The first act of the second half of the show featured Andrew returning in full “Euro Goth Trash” attire in full leather and mesh shirt. He showcased his personality with a comedic presentation of the Kellar Rope Tie, using his leather jacket as cover.
Michael takes the stage with a spectator and performs a pickpocket act. This act uses a sponge ball routine as a premise and Michael proceeds to picks the pockets of the spectator including his tie. Compared to the first show, this version of his act was shortened greatly and less “abusive” (for lack of a better word) to the spectator on stage. We know the reason for the change as Ning & I were present outside the theatre at another show earlier in the run to witness an “incident”. This act was also previously presented as the penultimate act of the show but was shifted subsequently, a right move to make.
Brett presented Andre Kole’s “Jet Turbine Engine” illusion next. I personally love the massiveness of this illusion but his presentation is not a favourite of mine.
Philip took the stage for the second time and performed his Chair Test routine. It was entertaining once again and the plot is straightforward and got a solid reaction from the audience.
Brett returned to show us his fascination of levitating objects. This time he did his naked Zombie with a large silver ball. Then the silver ball opened up to form a large cloth that was used to make a levitating girl appear in mid air. The famed “Brett Daniels Levitation” is a very good levitation but I fear may feel “standard” to an audience. Nevertheless, it was well presented this show and is a great visual as seen in the photos.
Dan took the stage for the last time but it was the first time he spoke. His “disturbing Marilyn Mason meets Tim Burton-feel” image is amplified in the way he speaks. It is a great character, very creepy entertaining. Of course, I suspect, no one would wants to be the person on stage with him. He performed his version of Scott Alexander’s “Shattered” routine. It was quite a long piece but worked because of his character and the terrified woman on stage.
The show’s finale is the “Motorcycle Transposition” performed by Brett. It started with the appearance of a girl in a motorcycle exhaust-themed crystal box illusion. Brett and the girl then sit on a Harley that is hoisted up in the air high above the stage. The cage, the bike is in, opens to reveal the vanish and Brett reappears with the Harley from a stage right door off stage, in front of the audience.
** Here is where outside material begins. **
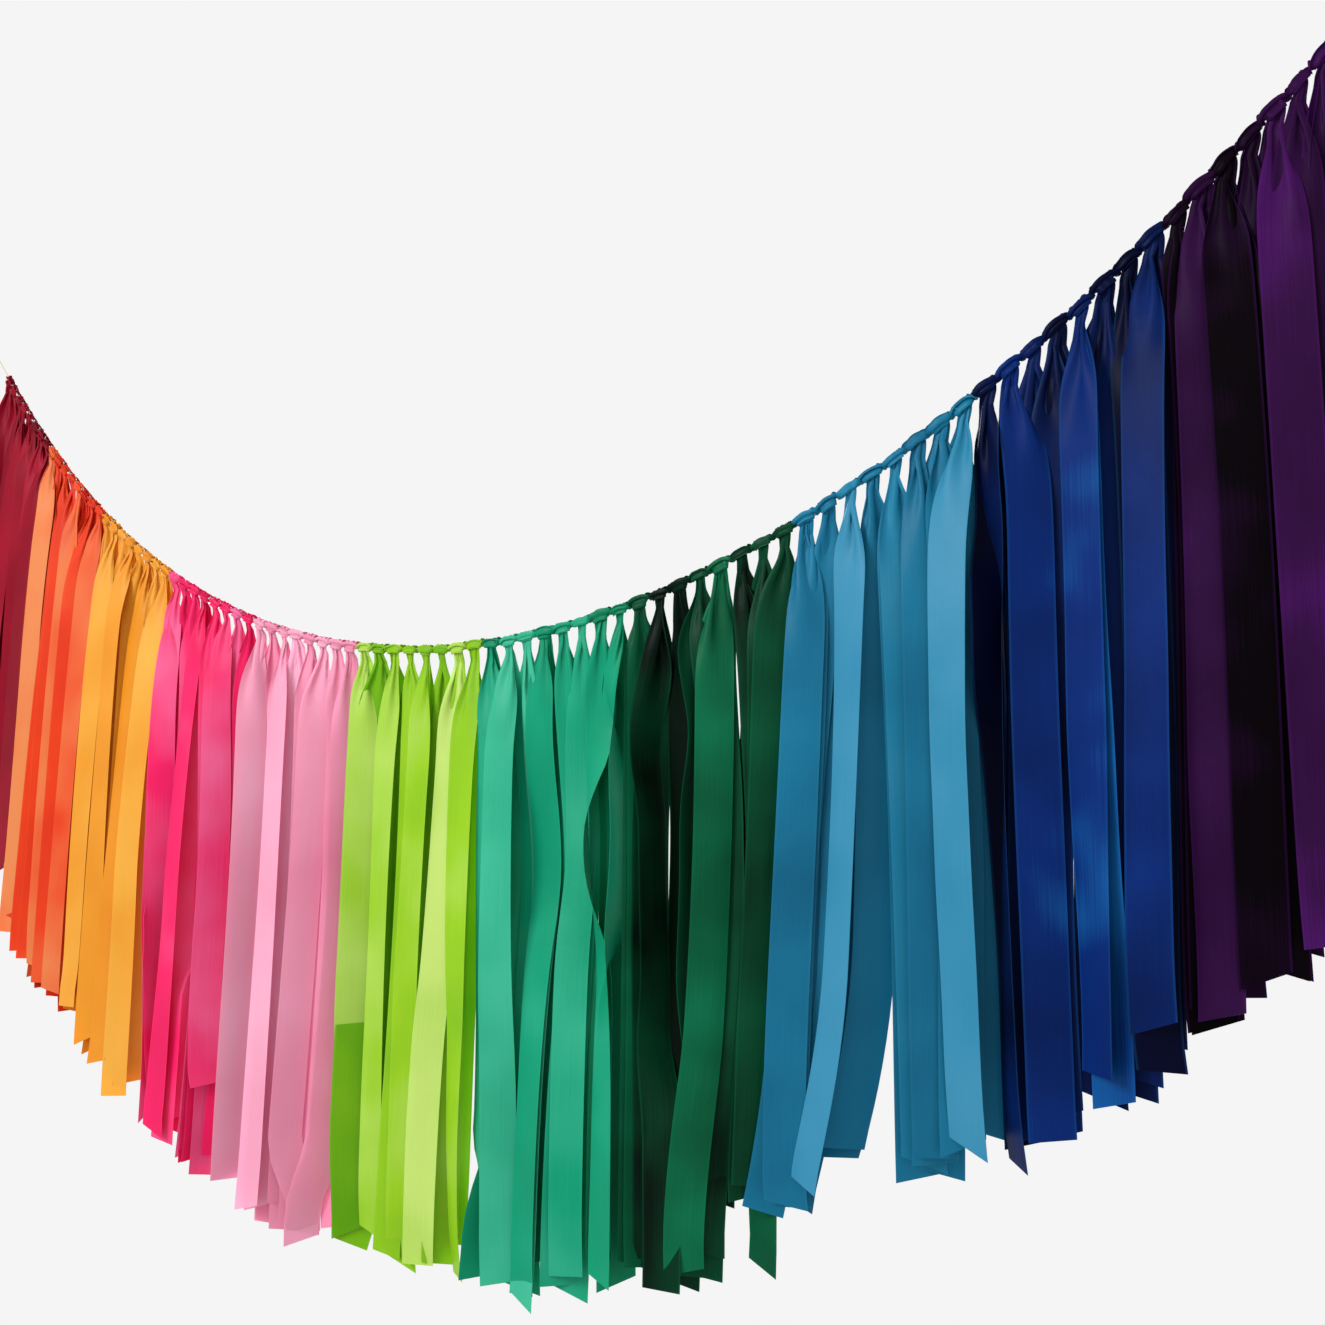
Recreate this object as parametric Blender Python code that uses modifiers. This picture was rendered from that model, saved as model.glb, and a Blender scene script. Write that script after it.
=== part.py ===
"""Ribbon garland: satin ribbons folded in half and hitched side by side on a thin twine.

Eighty-eight ribbons, eight of each of eleven colours, hang from a twine that sags between
two hooks. Each ribbon is one strip: its fold is laid over the twine and both of its tails are
pulled through the fold, which leaves a lark's head hitch with a bar across its front.
X runs along the garland, Y away from its front, Z up, from the eye of the left loop.
"""

import math

import bmesh
import bpy
from mathutils import Vector

MM = 0.001

# Twine, and the swag that the weight of the ribbons pulls it into.
TWINE_DIAMETER = 1.8 * MM
SWAG_SIZE = 711 * MM
LOWEST_SHARE = 0.538
HITCH_PITCH = 16.8 * MM
LEFT_LEAD = 62 * MM
RIGHT_LEAD = 62 * MM

# Loop at each end of the twine, a round eye closed by turns about the lead.
LOOP_RADIUS = 9 * MM
LOOP_MOUTH = math.radians(120)
LOOP_POINTS = 13
LOOP_TURNS = 2
POINTS_PER_TURN = 8
TURN_GAP = 0.6 * MM
TWINE_END = 7 * MM
TWINE_STEP = 25 * MM

# Ribbon: an inch wide, a yard long, cut by hand.
RIBBON_WIDTH = 25.4 * MM
CUT_LENGTH = 914 * MM
RIBBON_THICKNESS = 0.4 * MM
CUT_SPREAD = 5 * MM
CUT_SLANT = 3 * MM

# Hitch, where the ribbon is gathered to a strand.
STRAND_WIDTH = 3.0 * MM
STRAND_THICKNESS = 1.0 * MM
SEAT_GAP = 0.3 * MM
BAR_HEIGHT = 3.8 * MM
HITCH_TAKE = 20 * MM
NECK_DROP = 16 * MM
NECK_WIDTH = 4.4 * MM
FLARE_DROP = 62 * MM
PRESSED_OVERLAP = 1.0 * MM

# Colours along the twine, each with its ribbons' length as a share of CUT_LENGTH.
RIBBONS_PER_COLOUR = 8
PAIR_COUNT = 29
COLOURS = (
    ("red", (0.58, 0.03, 0.12), 1.00),
    ("orange", (0.93, 0.32, 0.10), 1.07),
    ("gold", (0.93, 0.64, 0.14), 1.05),
    ("hot_pink", (0.92, 0.12, 0.42), 1.06),
    ("light_pink", (0.95, 0.66, 0.80), 1.05),
    ("lime", (0.58, 0.80, 0.12), 1.01),
    ("jade", (0.08, 0.60, 0.42), 1.01),
    ("forest", (0.04, 0.38, 0.18), 1.015),
    ("light_blue", (0.18, 0.60, 0.76), 0.97),
    ("royal_blue", (0.08, 0.26, 0.62), 1.00),
    ("purple", (0.34, 0.08, 0.44), 0.995),
)

# How a colour's ribbons hang from its first to its last, as shares of the step along X: the
# span that a turned tail takes up, and its place beside the hitch. The outer ribbons turn edge
# on, so that one colour sways past the next.
TAIL_SPAN_SHARES = (0.35, 0.85, 1.25, 1.35, 1.35, 1.25, 0.85, 0.35)
TAIL_PLACE_SHARES = (0.12, 0.20, 0.25, 0.25, 0.25, 0.25, 0.20, 0.12)

FRONT = Vector((0, -1, 0))
UP = Vector((0, 0, 1))
RIBBON_COUNT = RIBBONS_PER_COLOUR * len(COLOURS)
DRESSED_ARC = (RIBBON_COUNT - 1) * HITCH_PITCH

# The strand goes round the twine in flat runs. At this radius the runs just clear it.
WRAP_STEP = math.radians(85)
WRAP_START = math.radians(-10)
WRAP_RADIUS = (TWINE_DIAMETER / 2 + SEAT_GAP + STRAND_THICKNESS / 2) / math.cos(WRAP_STEP / 2)


def new_collection(name):
    collection = bpy.data.collections.new(name)
    bpy.context.scene.collection.children.link(collection)
    return collection


def principled(name, colour, roughness):
    """A dielectric material in the given sRGB colour."""
    material = bpy.data.materials.new(name)
    material.use_nodes = True
    shader = material.node_tree.nodes["Principled BSDF"]
    linear = [((c + 0.055) / 1.055) ** 2.4 if c > 0.04045 else c / 12.92 for c in colour]
    shader.inputs["Base Color"].default_value = (*linear, 1)
    shader.inputs["Roughness"].default_value = roughness
    shader.inputs["Metallic"].default_value = 0
    return material


def swag(arc):
    """A point of the catenary and its direction, by the arc from its lowest point."""
    point = Vector((SWAG_SIZE * math.asinh(arc / SWAG_SIZE), 0, math.hypot(SWAG_SIZE, arc)))
    along = Vector((SWAG_SIZE, 0, arc)).normalized()
    return point, along


def end_of_twine(arc, side, lead):
    """The end of a lead, the way out along it, and the eye of the loop that follows."""
    start, along = swag(arc)
    out = along * side
    neck = start + out * lead
    return neck, out, neck + out * LOOP_RADIUS / math.cos(LOOP_MOUTH / 2)


def twine_loop(neck, out, eye):
    """Points of a loop and of the turns that close it round the lead."""
    across = Vector((-out.z, 0, out.x))
    points = []
    for i in range(LOOP_POINTS):
        turn = LOOP_MOUTH / 2 + i / (LOOP_POINTS - 1) * (math.tau - LOOP_MOUTH)
        points.append(eye + (-out * math.cos(turn) - across * math.sin(turn)) * LOOP_RADIUS)
    radius = TWINE_DIAMETER + TURN_GAP
    for i in range(LOOP_TURNS * POINTS_PER_TURN + 1):
        turn = math.tau * i / POINTS_PER_TURN
        back = radius * (i / POINTS_PER_TURN + 1)
        points.append(neck - out * back + (across * math.cos(turn) + FRONT * math.sin(turn)) * radius)
    points.append(points[-1] + (across * 2 - out).normalized() * TWINE_END)
    return points


def least_gap(points):
    """The least distance between the surfaces of stretches of a tube that aren't neighbours."""
    least = math.inf
    skip = 3
    for i, a in enumerate(points):
        for b in points[i + skip:]:
            least = min(least, (a - b).length - TWINE_DIAMETER)
    return least


def make_twine(first_arc, last_arc, origin, collection):
    left = end_of_twine(first_arc, -1, LEFT_LEAD)
    right = end_of_twine(last_arc, 1, RIGHT_LEAD)
    left_turns = twine_loop(*left)
    right_turns = twine_loop(*right)
    steps = round((last_arc - first_arc) / TWINE_STEP)
    run = [swag(first_arc + (last_arc - first_arc) * i / steps)[0] for i in range(steps + 1)]
    least = min(least_gap(left_turns), least_gap(right_turns))
    print("least gap of the twine to itself, mm:", round(least / MM, 2))
    points = [*reversed(left_turns), left[0], *run, right[0], *right_turns]
    curve = bpy.data.curves.new("twine", "CURVE")
    curve.dimensions = "3D"
    curve.bevel_depth = TWINE_DIAMETER / 2
    curve.bevel_resolution = 2
    curve.use_fill_caps = True
    spline = curve.splines.new("POLY")
    spline.points.add(len(points) - 1)
    for control, point in zip(spline.points, points):
        control.co = (*(point - origin), 1)
    curve.materials.append(principled("twine", (0.90, 0.87, 0.78), 0.9))
    twine = bpy.data.objects.new("twine", curve)
    collection.objects.link(twine)


def hitch_half(along, side, pressed):
    """Half of a lark's head, from the front of the twine to the bar, as pairs of edge points."""
    over = Vector((-along.z, 0, along.x))
    outer = side * along

    def place(out, front, up):
        return outer * out + FRONT * front + (over if up > 0 else UP) * up

    half = STRAND_WIDTH / 2
    sections = []
    # Up in front of the twine, over it and down behind it, a little further out each time.
    for i, share in enumerate((1.6, 1.75, 2.05)):
        turn = WRAP_START + i * WRAP_STEP
        centre = place(share * half, WRAP_RADIUS * math.cos(turn), WRAP_RADIUS * math.sin(turn))
        sections.append((centre - outer * half, centre + outer * half))
    # Under the twine the strand comes forward beside the neck, and turns in to be the bar.
    reach = min(4.4 * half, HITCH_PITCH * 0.46)
    if pressed:
        reach = HITCH_PITCH / 2 + PRESSED_OVERLAP / 2
    narrow = half * 0.8
    centre = place(reach * 0.66, WRAP_RADIUS * -0.65, -WRAP_RADIUS)
    sections.append((centre - outer * narrow, centre + outer * narrow))
    turned = (outer * 0.41 + FRONT * 0.41 - UP * 0.82) * BAR_HEIGHT * 0.4
    centre = place(reach, WRAP_RADIUS * 1.25, WRAP_RADIUS * -1.8) - outer * turned.length * 0.41
    sections.append((centre - turned, centre + turned))
    return sections


def tail_half(side, turn, place, drop, slant):
    """One tail, from its cut end up to the neck under the bar, as pairs of edge points."""
    facing = Vector((math.cos(turn), math.sin(turn), 0)) * side
    gathered = Vector((math.cos(turn * 0.8), math.sin(turn * 0.8), 0)) * side
    width = facing * RIBBON_WIDTH / 2
    sections = []
    for down, lean in ((drop, UP * slant), (FLARE_DROP, Vector())):
        centre = Vector((place, 0, -down))
        sections.append((centre - width - lean, centre + width + lean))
    neck = Vector((side * NECK_WIDTH * 0.32, 0, -NECK_DROP)) + FRONT * STRAND_THICKNESS / 2
    sections.append((neck - gathered * NECK_WIDTH / 2, neck + gathered * NECK_WIDTH / 2))
    return sections


def make_ribbon(name, number, along, colour, length, collection):
    """A whole ribbon about its hitch: left tail, left half, bar, right half, right tail."""
    spot = number % RIBBONS_PER_COLOUR
    step = HITCH_PITCH * along.x
    turn = math.acos(min(TAIL_SPAN_SHARES[spot] * step / RIBBON_WIDTH, 1))
    drop = CUT_LENGTH * length / 2 - HITCH_TAKE
    sections = []
    for side in (-1, 1):
        pressed = number < 2 * PAIR_COUNT and side == (1 if number % 2 == 0 else -1)
        uneven = CUT_SPREAD * math.sin(2.4 * number + side)
        slant = CUT_SLANT * math.sin(1.7 * number - side)
        place = side * TAIL_PLACE_SHARES[spot] * step
        half = tail_half(side, turn, place, drop + uneven, slant)
        half += hitch_half(along, side, pressed)
        if side < 0:
            bar = FRONT * WRAP_RADIUS * 1.85 - UP * WRAP_RADIUS * 2
            half.append((bar + UP * BAR_HEIGHT / 2, bar - UP * BAR_HEIGHT / 2))
            sections = half
        else:
            sections += reversed(half)
    mesh = bpy.data.meshes.new(name)
    shape = bmesh.new()
    rows = [[shape.verts.new(point) for point in pair] for pair in sections]
    for (a, b), (c, d) in zip(rows, rows[1:]):
        shape.faces.new((a, c, d, b))
    shape.to_mesh(mesh)
    shape.free()
    mesh.materials.append(principled(name, colour, 0.45))
    ribbon = bpy.data.objects.new(name, mesh)
    collection.objects.link(ribbon)
    # The strand in the hitch is gathered and thick, and the tails are a single layer.
    gathered = ribbon.vertex_groups.new(name="gathered")
    tail = 2
    for i in range(len(rows)):
        if tail <= i < len(rows) - tail:
            gathered.add((2 * i, 2 * i + 1), 1, "REPLACE")
    skin = ribbon.modifiers.new("thickness", "SOLIDIFY")
    skin.thickness = STRAND_THICKNESS
    skin.offset = 0
    skin.vertex_group = gathered.name
    skin.thickness_vertex_group = RIBBON_THICKNESS / STRAND_THICKNESS
    return ribbon


def main():
    for thing in list(bpy.data.objects):
        bpy.data.objects.remove(thing)
    parts = new_collection("ribbon_garland")
    joined = new_collection("joined_ribbons")
    first_arc = -LOWEST_SHARE * DRESSED_ARC
    origin = end_of_twine(first_arc, -1, LEFT_LEAD)[2]
    make_twine(first_arc, first_arc + DRESSED_ARC, origin, parts)
    left = None
    for number in range(RIBBON_COUNT):
        colour, tint, length = COLOURS[number // RIBBONS_PER_COLOUR]
        spot = number % RIBBONS_PER_COLOUR + 1
        paired = number < 2 * PAIR_COUNT
        second = paired and number % 2 == 1
        name = f"{colour}_ribbon_{spot}"
        if paired and not second:
            name = f"{colour}_ribbons_{spot}_{spot + 1}"
        point, along = swag(first_arc + number * HITCH_PITCH)
        home = joined if second else parts
        ribbon = make_ribbon(name, number, along, tint, length, home)
        ribbon.location = point - origin
        if second:
            # Two hitches that press against each other hang as one piece.
            ribbon.hide_render = True
            ribbon.display_type = "WIRE"
            press = left.modifiers.new("pressed", "BOOLEAN")
            press.operation = "UNION"
            press.object = ribbon
        left = ribbon


main()
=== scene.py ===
"""Looks of the ribbon garland: a twisted twine and eighty-eight satin ribbons hitched on it."""
import math

import bpy
import numpy as np
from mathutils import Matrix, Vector


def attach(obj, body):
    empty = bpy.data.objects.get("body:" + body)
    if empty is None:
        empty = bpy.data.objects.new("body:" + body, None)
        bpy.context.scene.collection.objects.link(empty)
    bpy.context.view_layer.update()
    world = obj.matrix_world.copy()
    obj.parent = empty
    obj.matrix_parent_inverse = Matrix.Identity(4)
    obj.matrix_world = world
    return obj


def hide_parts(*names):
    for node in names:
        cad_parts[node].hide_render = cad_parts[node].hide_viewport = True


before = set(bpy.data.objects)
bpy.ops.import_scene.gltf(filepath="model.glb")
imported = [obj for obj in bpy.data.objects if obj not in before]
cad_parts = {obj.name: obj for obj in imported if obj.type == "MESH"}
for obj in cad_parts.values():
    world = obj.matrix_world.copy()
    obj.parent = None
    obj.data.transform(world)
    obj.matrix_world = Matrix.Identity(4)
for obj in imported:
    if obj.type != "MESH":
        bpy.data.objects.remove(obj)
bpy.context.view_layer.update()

bpy.ops.object.select_all(action="DESELECT")
MM = 0.001

# Camera. It stands before the right end of the garland, lower than the swag, and looks to the
# left along it and slightly up, so that the left end is twice as far away as the right end.
# The ribbons are turned towards it, as in the photograph.
CAMERA_PLACE = Vector((1.390, -0.710, -0.565))
CAMERA_TURN = math.radians(34.4)
CAMERA_RISE = math.radians(8.5)
SENSOR_SIDE_MM = 36
CAMERA_LENS_MM = 35.3

camera_data = bpy.data.cameras.new("camera")
camera_data.sensor_width = SENSOR_SIDE_MM
camera_data.lens = CAMERA_LENS_MM
camera_data.clip_start = 10 * MM
camera = bpy.data.objects.new("camera", camera_data)
camera.location = CAMERA_PLACE
camera.rotation_euler = (math.pi / 2 + CAMERA_RISE, 0, CAMERA_TURN)
bpy.context.scene.collection.objects.link(camera)
bpy.context.scene.camera = camera
bpy.context.scene.view_settings.view_transform = "Standard"

# Twine: two plies of undyed cotton twisted together, sagging in a catenary between two hooks.
# Each end is bent round into a loop and turned about itself to close it.
TWINE_DIAMETER = 1.8 * MM
SWAG_SIZE = 711 * MM
LOWEST_SHARE = 0.538
HITCH_PITCH = 16.8 * MM
LEAD = 62 * MM
LOOP_RADIUS = 9 * MM
LOOP_MOUTH = math.radians(120)
LOOP_POINTS = 13
LOOP_TURNS = 2
POINTS_PER_TURN = 8
TURN_GAP = 0.6 * MM
TWINE_END = 7 * MM
TWINE_STEP = 25 * MM
PLY_RADIUS = 0.5 * MM
PLY_OFFSET = 0.4 * MM
PLY_LAY = 5 * MM
PLY_STEP = 0.8 * MM
PLY_SIDES = 8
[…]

It is technically a strong visual illusion to close the show due to the scale and raising of the Harley in the air but I think the constraints of the venue affected the smoothness and effectiveness of the illusion. Also, in the middle of the act, dancers flock to the lead guitarist of the band who suddenly pulls focus from the stage with a random guitar solo. You can see it in the photo below. This did not add to the illusion but in fact detracted from it.
The show ended with the entire cast back on stage for the curtain call. In both shows I went to, some parts of the audience gave the show a standing ovation. I think most enjoyed the show but know many felt it was a bit long.
I think if they took out some of the filler materials, took out the intermission and produced the show as a tight 90-minutes, it would be perfect. However, I’m sure the producers had a time commitment to fulfill and I have no doubt the Sydney run with the original 7-member cast was a very strong show. Ning & I are also privy to quite a bit of the backstage issues with the show (as with any show) plus we personally know how challenging it is to put up a show of this scale.
After the show, Ning, Ade & I were invited backstage and met up with the cast and MBS backstage crew. We had spent time with all the illusionists over the 3 weeks that they were here, whether it was over meals or drinks.
Congrats to the show for an awesome run and I hope their plans to continue the run in other countries continue. Although, at this point, the cast have all returned to their home countries.